Consider again Dahlia's case. The constraints of her circumstances and the multiplicity of her values require her to make compromises and even trade-offs. Some of her values are more important than others, and in particularly pressing circumstances, they might compel her to discount or even renounce some of her less important values. Dahlia's devotion seems to be just that kind of difficult choice. She gives up on long-term value fulfillment, to be sure, but, as Tiberius observes, this is not necessarily sacrificing her well-being since taking the long-term perspective "does not mean 'the longer the better'" (54). That depends on the values to be fulfilled: the urgency of climate change and Dahlia's moral values might be such that she simply could not live with herself -- let alone live well -- if she did not devote all of her present resources to fighting against it. Under these circumstances, her exclusive devotion appears to shape a "life as rich in value fulfillment as could be." She might be wrong about this -- she could learn to live with herself -- but that is not sufficient to qualify her devotion as self-sacrifice. And the fact that her devotion is motivated by moral considerations, rather than by self-interest, can obviously not suffice to make it self-sacrificial either. As Tiberius notes for the case of friendship, fulfilling my values is often in my best interest only insofar as my caring for the valued object is not motivated by a concern with my well-being (99, 140).
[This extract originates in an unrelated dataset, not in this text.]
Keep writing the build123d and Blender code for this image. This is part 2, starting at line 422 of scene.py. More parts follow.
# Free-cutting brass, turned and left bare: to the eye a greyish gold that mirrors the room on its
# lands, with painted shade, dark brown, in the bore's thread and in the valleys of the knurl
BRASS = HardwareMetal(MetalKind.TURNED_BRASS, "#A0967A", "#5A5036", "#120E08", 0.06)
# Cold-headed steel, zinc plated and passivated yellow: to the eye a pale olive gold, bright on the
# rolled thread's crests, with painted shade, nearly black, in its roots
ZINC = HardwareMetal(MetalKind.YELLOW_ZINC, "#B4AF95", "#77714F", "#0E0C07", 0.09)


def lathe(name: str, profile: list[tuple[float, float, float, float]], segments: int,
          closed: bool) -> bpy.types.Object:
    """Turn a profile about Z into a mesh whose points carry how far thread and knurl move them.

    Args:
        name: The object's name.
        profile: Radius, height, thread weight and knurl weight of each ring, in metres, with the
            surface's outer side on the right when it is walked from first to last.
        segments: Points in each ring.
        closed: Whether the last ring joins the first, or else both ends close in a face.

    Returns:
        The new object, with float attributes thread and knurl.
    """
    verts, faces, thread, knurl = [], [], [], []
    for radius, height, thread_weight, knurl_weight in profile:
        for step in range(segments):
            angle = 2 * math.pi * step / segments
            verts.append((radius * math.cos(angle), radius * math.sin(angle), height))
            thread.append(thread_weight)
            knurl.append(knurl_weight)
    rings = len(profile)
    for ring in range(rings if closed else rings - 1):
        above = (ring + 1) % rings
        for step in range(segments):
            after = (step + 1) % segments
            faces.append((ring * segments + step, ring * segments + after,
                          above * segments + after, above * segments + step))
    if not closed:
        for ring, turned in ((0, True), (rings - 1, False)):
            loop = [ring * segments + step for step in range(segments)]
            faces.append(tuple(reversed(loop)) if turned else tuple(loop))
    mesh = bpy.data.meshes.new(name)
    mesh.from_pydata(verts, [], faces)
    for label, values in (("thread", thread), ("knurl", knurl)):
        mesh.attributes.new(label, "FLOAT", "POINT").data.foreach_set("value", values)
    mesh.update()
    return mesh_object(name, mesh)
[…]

I suspect that Tiberius' value fulfillment theory has resources to answer many of these questions, which more judicious readers will identify. In any event, her explicit aim is not to establish the superiority of that theory over existing competing theories, but to show that it deserves consideration. In this regard, her book is fully successful. Moreover, as I noted at the beginning, the book's richness also resides in the practical wisdom it imparts, much of which I regrettably could not consider here.